By tasting what they learn about, students experience how food systems come full circle—building curiosity, confidence, and a deeper understanding of where food comes from.
Growing Voices: Advocacy in Action
Food literacy also means understanding how systems—and policies—shape access to healthy food. This winter, students had opportunities to use their voices by sharing what they love about their farm-to-school experiences and why food literacy matters to them.
As state food literacy legislation moves through the review process in early February, these student voices are especially timely and important while lawmakers are reviewing bills specifically on farm-to-school and food literacy. By speaking directly with decision-makers and school leaders, students are learning that their experiences and perspectives matter—and that they can help shape a healthier future for their communities.
Learning Through Winter, Growing Into Spring
Through indoor lessons, virtual field trips, taste tests, and advocacy, Grow Education keeps curiosity growing all winter long. When spring arrives and gardens wake up again, students return outside with deeper knowledge, stronger connections, and a clearer understanding of how food, land, and community are all connected.
Because in Grow Education, learning doesn’t pause for the season—it grows year-round.
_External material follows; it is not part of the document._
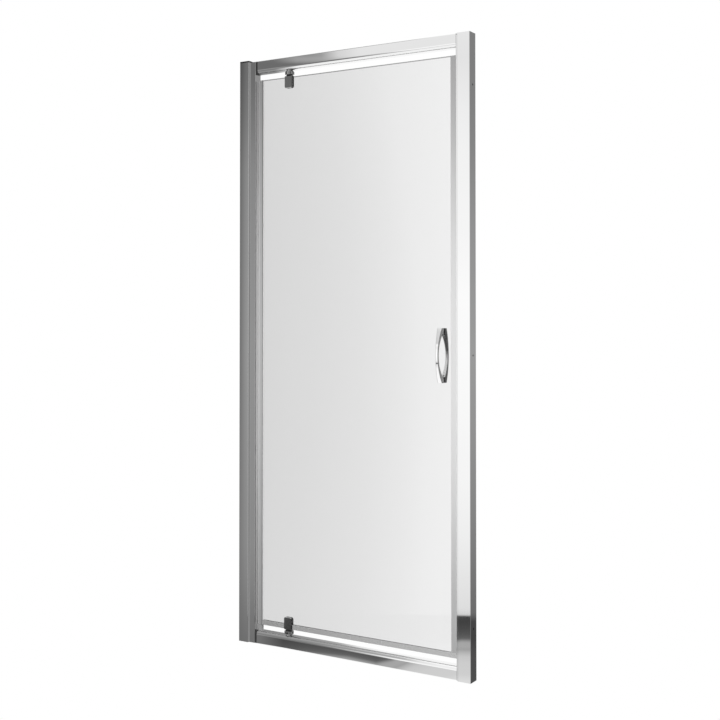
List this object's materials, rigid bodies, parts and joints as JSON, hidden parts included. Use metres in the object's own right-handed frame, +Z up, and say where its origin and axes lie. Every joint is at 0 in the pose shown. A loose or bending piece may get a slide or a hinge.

About Grow Education Farm-to-School Program:
Grow Education is the Marion Institute’s farm-to-school program that partners with public schools to build school gardens, promote food literacy, and connect students to healthy, local food. By integrating hands-on learning with curriculum, Grow Education helps students understand where their food comes from, why it matters, and how it connects to their health, community, and environment. The program currently operates across all elementary schools in New Bedford (18), Westport (2), Wareham (1) Marion (1) Mattapoisett (1) and Rochester (1).